I am in a reflective mood brought on by the purging of a bookcase. We are a book family. Indeed we have always been a book family. For years it was because there was no library close at hand. And then when we moved to the village it was because our tiny library could not hold the esoteric and eccentric tastes of a family of autodidacts. However, once the village library – my home away from home – became part of a consortium it was like Christmas everyday of the week. In the last 10 years, I think I have only been unable to find a book that struck someone’s fancy twice. For the most part the material is out there. So, I am weeding the home collection. Just mine. Everyone else is responsible for his or her own collection but I have limited the space. No one is very happy. However, it has to be done. So there I was this morning, clearing out my own collection. I did not get rid of anything that made my heart beat a little faster or that made my hand linger over the cover and certainly not anything that I opened and read a paragraph or two when I should have been moving quickly on to the next.

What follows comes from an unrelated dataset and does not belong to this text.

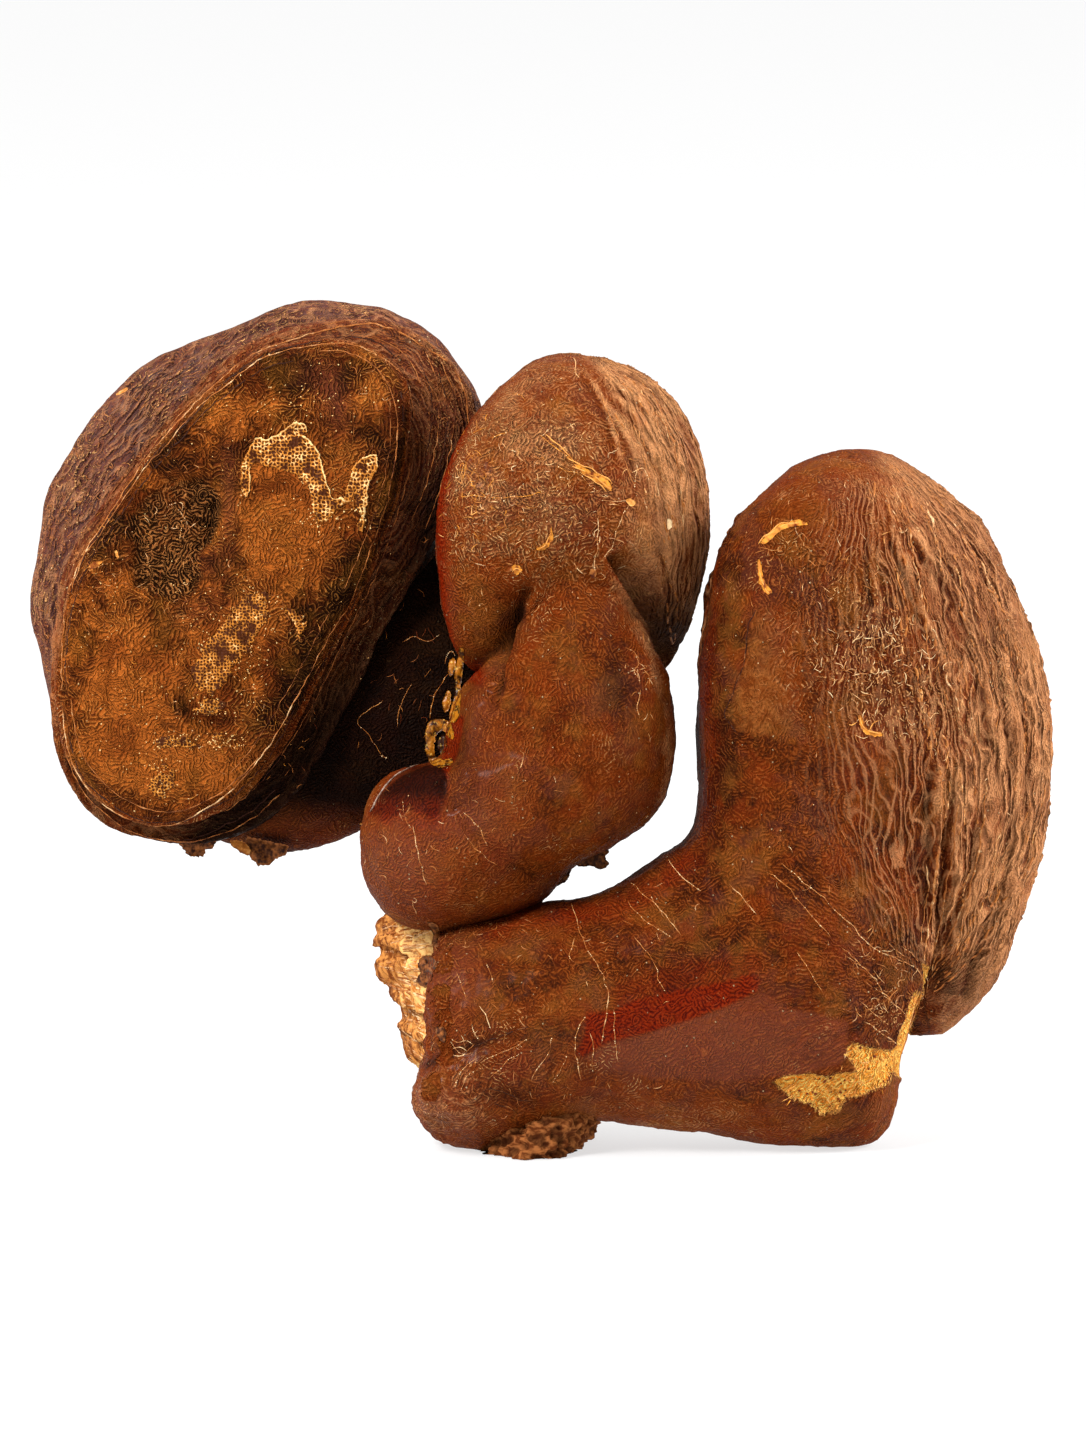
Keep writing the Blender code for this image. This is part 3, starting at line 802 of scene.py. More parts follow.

So all the poetry stayed. Thomas Merton and May Sarton and Virginia Woolf remain. Rita Mae Brown remains because she makes me laugh – at least the Hunsenmeir books. I really could unload her others as I think about it.
What surprised me was what I was able to get rid of without a look back. Being a theatre major I hung on to collections of plays and individual scripts for years just on the off chance that I might need them someday. I retired from directing two years ago and haven’t looked back. This time round, I was able to carefully and lovingly put old scripts and collections of plays in boxes for the library book sale. I kept Lillian Hellman and a couple of text books and my senior research from college. But the rest of them – gone. It’s the end of an era – a final admission that I really am done with that part of my life. It’s a relief – this being done. It’s kinda cool.
Yes! A storm is blowing in. Perfect. Curling up with a good book – one I borrowed from the library – and awaiting the deluge.
And so it goes.
Comments (5)
I had a professor who felt the same way after purging his books. Hard to imagine that it feels good. Lighter,
I can understand the lightening of the load. Kind of a symbolic making room to grow maybe but in a slightly but significantly different way. I am glad you feel good about it and tht you kept the texts you wanted to keep. Empowering the whole thing seems.
I felt that storm. It sped through here pretty quickly but it was fierce in some places. We had a brief tornado watch.
Hope the read was good and the way you ended this sounded very much like you are more than ready for storms of all kinds. Graceful too.
What a lovely post, from start to finish. Thank you. And a new word for me, too – autodidact! I’m one of those, too…
Enjoy the rain, I hope it comes.
We just got 4.5 inches of rain this week! We’ve had enough but this is the rainy season for us. I’m sure we’ll get more today or the next day.
I’m much more picky these days about what books I buy. I read but not all that often as in a book. I read a lot more online it seems.
One thing about living in the Midwest… Mother nature sure has an impressive way of ‘cleaning the slate’. Would that any of us were as effective at cleaning our own.